Der britische Autor hat in seiner nervenzerfetzenden Geschichte wissenschaftliche Erkenntnisse der Ausgrabungen von Göbekli Tepe und alte orientalische Mythen verwoben. So wirken die Geschehnisse sehr authentisch und beängstigend — Sprecher Stephan Benson spannt die Spannungsbögen auch stimmlich so perfekt, dass der Hörer der doch recht blutrünstigen Story immer weiter und weiter folgen will. Mitten im Geschehen treffen sich der britische Journalist Rob und die französische Archäologin Christine. Beide versuchen auf eigene Faust, die Geheimnisse der Ausgrabungen zu entschlüsseln. Denn es geht um nichts geringeres als die Aufklärung des Rätsels um Ritualmorde und möglicherweise die Religionsgemeinschaften der Welt erschütternde Geheimnisse. Doch je mehr Rob und Christine erfahren, in desto größere Gefahr begeben sie sich.

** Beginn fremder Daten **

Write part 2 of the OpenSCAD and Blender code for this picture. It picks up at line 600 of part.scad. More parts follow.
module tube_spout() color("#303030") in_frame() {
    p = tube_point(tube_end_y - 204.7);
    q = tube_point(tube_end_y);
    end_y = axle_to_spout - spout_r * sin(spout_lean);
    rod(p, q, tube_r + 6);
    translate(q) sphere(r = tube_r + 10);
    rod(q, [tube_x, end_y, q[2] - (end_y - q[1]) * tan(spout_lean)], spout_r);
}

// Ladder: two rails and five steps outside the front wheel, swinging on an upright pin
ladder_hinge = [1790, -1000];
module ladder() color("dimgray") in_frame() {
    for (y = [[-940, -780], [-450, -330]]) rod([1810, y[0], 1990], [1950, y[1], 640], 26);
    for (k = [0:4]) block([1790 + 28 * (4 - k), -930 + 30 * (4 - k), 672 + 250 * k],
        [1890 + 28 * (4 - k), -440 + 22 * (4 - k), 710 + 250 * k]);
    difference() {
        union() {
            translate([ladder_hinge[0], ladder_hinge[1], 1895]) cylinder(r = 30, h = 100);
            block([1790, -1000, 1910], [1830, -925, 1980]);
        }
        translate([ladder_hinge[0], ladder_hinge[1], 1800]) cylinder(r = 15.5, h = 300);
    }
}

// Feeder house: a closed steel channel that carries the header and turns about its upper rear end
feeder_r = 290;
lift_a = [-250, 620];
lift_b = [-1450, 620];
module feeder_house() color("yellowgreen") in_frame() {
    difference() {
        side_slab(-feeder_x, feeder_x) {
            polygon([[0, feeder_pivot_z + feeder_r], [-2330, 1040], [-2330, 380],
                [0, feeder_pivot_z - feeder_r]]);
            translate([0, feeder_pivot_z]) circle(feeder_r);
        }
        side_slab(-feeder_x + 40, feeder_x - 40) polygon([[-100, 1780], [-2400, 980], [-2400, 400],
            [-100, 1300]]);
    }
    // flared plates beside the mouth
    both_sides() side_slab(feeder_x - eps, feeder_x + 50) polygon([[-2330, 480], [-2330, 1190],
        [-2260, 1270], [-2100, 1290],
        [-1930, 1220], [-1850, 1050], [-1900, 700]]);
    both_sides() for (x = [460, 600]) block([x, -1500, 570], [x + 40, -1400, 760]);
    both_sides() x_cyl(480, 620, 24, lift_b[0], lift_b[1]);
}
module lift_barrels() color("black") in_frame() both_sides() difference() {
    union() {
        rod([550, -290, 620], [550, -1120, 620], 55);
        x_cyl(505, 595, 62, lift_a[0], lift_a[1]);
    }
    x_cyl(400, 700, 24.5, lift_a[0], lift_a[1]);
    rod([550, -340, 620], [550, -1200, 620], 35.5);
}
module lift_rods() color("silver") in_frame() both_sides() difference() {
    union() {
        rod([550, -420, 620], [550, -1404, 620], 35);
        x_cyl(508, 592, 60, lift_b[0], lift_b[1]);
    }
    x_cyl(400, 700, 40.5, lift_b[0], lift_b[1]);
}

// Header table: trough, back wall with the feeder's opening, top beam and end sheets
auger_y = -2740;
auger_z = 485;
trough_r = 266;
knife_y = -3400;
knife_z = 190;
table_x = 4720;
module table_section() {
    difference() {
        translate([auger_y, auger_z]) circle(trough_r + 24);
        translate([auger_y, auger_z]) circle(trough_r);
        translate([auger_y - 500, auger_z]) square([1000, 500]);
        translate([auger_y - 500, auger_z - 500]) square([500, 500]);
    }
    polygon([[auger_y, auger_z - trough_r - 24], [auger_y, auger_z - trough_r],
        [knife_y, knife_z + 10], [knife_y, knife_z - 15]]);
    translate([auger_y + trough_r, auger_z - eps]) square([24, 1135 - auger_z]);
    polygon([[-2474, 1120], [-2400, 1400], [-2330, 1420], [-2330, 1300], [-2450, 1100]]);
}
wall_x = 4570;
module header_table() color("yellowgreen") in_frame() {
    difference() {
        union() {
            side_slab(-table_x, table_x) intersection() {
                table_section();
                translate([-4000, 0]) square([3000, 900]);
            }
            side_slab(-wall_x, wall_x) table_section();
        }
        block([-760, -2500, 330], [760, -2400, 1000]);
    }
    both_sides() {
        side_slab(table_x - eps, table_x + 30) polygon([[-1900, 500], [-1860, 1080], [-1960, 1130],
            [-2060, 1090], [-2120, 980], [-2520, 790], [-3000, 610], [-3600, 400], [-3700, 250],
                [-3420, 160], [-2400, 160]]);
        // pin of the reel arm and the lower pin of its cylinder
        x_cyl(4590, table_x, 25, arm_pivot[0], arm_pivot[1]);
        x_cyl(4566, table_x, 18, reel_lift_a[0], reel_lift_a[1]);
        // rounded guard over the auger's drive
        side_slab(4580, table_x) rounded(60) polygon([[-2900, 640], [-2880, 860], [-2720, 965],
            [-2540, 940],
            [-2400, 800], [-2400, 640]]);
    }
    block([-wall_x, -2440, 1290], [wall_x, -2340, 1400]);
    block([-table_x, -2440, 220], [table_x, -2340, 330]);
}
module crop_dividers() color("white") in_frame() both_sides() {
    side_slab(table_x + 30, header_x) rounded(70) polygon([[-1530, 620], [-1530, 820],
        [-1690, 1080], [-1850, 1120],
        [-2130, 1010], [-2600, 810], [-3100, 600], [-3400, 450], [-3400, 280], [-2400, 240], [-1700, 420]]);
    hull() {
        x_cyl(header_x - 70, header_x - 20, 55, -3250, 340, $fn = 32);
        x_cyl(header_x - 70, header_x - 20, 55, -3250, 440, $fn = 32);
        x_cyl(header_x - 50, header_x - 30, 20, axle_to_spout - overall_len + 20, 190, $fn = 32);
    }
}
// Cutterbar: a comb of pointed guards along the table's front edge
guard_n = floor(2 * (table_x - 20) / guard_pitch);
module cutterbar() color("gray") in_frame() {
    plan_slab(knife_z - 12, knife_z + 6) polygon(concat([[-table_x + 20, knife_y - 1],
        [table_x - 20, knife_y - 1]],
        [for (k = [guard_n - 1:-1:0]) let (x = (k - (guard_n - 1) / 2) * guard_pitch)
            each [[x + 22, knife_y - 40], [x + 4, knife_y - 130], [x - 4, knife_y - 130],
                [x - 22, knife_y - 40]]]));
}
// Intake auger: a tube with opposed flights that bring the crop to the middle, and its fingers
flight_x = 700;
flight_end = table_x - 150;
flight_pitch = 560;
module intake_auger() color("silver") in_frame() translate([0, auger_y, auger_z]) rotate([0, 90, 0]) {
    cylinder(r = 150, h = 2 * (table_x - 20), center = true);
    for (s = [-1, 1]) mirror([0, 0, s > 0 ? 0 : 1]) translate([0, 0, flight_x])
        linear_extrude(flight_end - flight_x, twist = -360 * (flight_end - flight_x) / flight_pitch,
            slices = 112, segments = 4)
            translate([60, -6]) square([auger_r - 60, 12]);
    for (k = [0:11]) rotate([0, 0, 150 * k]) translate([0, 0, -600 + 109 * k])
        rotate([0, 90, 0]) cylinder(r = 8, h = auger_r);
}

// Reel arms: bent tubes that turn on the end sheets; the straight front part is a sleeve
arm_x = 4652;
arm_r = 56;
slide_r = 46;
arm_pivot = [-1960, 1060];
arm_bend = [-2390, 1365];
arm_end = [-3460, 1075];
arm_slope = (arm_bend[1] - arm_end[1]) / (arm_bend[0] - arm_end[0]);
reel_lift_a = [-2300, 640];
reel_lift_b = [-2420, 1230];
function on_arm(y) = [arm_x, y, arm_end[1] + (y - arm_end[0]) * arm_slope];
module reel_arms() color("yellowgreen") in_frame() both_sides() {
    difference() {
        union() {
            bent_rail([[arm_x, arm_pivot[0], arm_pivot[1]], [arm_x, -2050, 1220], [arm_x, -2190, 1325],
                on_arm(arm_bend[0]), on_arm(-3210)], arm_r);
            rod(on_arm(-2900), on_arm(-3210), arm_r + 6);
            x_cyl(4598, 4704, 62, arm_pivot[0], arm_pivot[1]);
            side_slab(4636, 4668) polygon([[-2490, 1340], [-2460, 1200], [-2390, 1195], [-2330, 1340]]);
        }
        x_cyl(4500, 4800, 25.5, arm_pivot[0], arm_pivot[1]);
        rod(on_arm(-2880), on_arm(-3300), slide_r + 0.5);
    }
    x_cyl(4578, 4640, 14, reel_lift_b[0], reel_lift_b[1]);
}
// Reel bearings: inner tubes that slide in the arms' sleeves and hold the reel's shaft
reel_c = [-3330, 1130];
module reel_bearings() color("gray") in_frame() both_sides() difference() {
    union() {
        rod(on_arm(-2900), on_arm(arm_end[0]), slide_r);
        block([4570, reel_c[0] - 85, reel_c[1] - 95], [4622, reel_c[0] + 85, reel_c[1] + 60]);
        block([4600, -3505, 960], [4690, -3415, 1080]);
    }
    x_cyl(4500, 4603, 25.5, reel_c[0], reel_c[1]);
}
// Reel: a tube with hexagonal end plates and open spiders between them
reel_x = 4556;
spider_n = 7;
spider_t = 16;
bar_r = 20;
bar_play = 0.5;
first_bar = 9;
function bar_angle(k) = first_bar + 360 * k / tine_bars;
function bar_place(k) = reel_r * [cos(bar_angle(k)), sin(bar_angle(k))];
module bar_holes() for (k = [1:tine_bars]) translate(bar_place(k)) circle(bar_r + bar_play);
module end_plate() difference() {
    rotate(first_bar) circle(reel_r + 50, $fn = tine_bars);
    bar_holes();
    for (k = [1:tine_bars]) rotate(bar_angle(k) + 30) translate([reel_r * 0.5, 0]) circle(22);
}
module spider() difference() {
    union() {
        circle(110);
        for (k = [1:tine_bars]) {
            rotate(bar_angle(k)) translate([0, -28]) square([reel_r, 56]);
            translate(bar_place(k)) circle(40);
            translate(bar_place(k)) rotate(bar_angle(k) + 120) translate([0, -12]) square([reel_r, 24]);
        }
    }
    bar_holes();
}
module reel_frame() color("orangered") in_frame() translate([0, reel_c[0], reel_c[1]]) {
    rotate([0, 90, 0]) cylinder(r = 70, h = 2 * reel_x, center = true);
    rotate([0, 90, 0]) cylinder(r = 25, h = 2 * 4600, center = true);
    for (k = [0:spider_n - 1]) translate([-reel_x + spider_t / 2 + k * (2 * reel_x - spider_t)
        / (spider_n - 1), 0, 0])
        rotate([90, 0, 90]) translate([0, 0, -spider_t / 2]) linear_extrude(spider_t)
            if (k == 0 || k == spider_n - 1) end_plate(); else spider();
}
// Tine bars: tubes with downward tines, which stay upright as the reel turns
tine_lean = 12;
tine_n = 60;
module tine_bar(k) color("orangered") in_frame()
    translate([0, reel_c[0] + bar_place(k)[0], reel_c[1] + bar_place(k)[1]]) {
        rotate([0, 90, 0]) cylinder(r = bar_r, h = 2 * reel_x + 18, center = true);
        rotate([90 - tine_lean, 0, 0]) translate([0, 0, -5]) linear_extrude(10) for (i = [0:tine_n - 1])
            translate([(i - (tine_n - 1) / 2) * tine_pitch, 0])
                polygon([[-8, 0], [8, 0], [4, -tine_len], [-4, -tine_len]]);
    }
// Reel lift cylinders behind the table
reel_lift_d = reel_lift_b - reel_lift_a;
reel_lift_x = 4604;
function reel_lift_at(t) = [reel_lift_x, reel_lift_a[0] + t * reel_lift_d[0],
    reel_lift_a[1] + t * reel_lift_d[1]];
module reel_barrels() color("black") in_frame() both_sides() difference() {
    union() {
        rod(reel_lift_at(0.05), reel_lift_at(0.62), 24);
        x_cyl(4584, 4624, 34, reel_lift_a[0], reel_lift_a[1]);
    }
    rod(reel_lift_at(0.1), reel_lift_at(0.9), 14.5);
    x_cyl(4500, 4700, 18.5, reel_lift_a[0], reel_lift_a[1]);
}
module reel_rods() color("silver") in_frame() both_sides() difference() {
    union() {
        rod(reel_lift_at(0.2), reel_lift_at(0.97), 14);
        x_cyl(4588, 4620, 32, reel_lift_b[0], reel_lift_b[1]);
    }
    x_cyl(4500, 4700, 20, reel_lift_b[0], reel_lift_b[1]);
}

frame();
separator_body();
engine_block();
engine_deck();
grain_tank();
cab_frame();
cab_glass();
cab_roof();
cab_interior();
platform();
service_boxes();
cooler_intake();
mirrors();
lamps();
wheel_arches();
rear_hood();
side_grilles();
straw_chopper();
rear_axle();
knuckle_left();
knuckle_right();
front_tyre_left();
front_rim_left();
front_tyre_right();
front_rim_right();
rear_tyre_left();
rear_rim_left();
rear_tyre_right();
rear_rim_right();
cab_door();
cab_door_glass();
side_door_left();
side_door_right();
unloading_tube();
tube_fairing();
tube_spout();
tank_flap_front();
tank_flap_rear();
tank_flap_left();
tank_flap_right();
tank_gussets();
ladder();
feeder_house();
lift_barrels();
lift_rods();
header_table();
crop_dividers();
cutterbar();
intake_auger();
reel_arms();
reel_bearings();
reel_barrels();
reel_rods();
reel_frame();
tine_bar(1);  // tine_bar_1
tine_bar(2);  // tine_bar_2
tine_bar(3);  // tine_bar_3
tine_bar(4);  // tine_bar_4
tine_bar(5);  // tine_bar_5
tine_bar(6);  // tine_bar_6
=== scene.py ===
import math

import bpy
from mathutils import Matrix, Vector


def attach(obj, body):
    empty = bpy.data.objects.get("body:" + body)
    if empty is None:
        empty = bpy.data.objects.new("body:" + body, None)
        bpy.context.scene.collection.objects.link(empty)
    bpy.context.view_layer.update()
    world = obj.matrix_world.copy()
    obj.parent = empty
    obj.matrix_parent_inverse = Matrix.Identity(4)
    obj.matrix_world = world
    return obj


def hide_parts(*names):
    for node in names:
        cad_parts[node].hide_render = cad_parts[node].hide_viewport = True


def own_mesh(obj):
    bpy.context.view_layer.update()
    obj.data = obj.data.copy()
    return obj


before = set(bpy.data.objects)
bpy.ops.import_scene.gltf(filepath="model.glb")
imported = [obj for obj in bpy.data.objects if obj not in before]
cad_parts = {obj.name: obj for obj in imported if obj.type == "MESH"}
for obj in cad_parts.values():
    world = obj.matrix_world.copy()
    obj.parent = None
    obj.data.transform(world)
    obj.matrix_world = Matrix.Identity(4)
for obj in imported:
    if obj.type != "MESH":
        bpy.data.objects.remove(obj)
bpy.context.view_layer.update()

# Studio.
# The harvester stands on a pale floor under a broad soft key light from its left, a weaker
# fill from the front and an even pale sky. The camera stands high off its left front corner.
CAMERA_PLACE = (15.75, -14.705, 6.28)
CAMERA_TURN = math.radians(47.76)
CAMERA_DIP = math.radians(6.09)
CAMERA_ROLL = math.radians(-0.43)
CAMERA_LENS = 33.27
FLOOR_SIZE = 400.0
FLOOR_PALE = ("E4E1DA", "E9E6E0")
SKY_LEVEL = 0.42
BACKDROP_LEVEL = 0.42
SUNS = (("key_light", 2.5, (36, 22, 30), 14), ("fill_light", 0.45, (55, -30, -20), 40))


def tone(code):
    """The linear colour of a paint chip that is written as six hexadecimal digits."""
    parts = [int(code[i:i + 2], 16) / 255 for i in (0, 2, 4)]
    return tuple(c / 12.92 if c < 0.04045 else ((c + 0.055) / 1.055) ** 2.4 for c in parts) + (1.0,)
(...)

„Der weisse Tiger“ von Aravinda Adiga

Indien ist ein Land krasser Gegensätze. Der Schriftsteller Aravinda Adiga fängt in seinem preisgekrönten Roman „Der weisse Tiger“ die verschiedenen Facetten und Farben seines Landes ein. Hörbuchsprecher Jens Wawrczeck unterstützt ihn bei der Schilderung des indischen Lebens mit seiner intensiv empfundenen und gelebten Lesung. Erzählt wird von den Menschen im Licht und den Menschen in der Finsternis, denjenigen mit den großen Bäuchen und denjenigen mit den kleinen Bäuchen. Balram, genannt „der weisse Tiger“, ist Held der temporeichen Geschichte, die schwarzen Humor und Sarkasmus mit tiefem Einfühlungsvermögen in die indische Seele verbindet. Der hoch intelligente Balram schafft seinen Aufstieg vom armen Dorfjungen aus einem Ort mit strengem Kastenwesen und skrupellosen Gutsbesitzern bis zum Unternehmer. Der Preis: Am Ende klebt Blut an seinen Händen. Außergewöhnliche Schilderungen des Milieus der Armen wie der Reichen und beeindruckende Psychogramme zeichnen die rasante Handlung aus.

Herrlich komisch: „Die schrecklichsten Mütter der Welt“

Die Geschichten der Berlinerin Sabine Ludwig sind immer herrlich komisch. Nie aber verliert die Autorin dabei den Blick für die Probleme, mit denen sich Kinder und Jugendliche Tag für Tag so herumschlagen. In Ludwigs neuestem Roman ärgern sich Emily, Bruno und Sofia über „Die schrecklichsten Mütter der Welt“. Emilys Mutter ist so chaotisch, dass ihre Tochter den ganzen Alltag der vaterlosen Familie organisieren muss. Brunos Mutter möchte aus ihrem Sohn einen Klaviervirtuosen machen, obwohl der in seiner Freizeit viel lieber boxen würde. Und Sofia fühlt sich von ihrer Mutter vernachlässigt, seit das neue Geschwisterchen da ist. Unabhängig voneinander nehmen die Drei an einem Wettbewerb teil, bei dem „die schrecklichsten Mütter der Welt“ gesucht werden. Die Gewinner dürfen ihre Mütter in eine als Erholungsheim getarnte „Mütterverbesserungsanstalt“ schicken.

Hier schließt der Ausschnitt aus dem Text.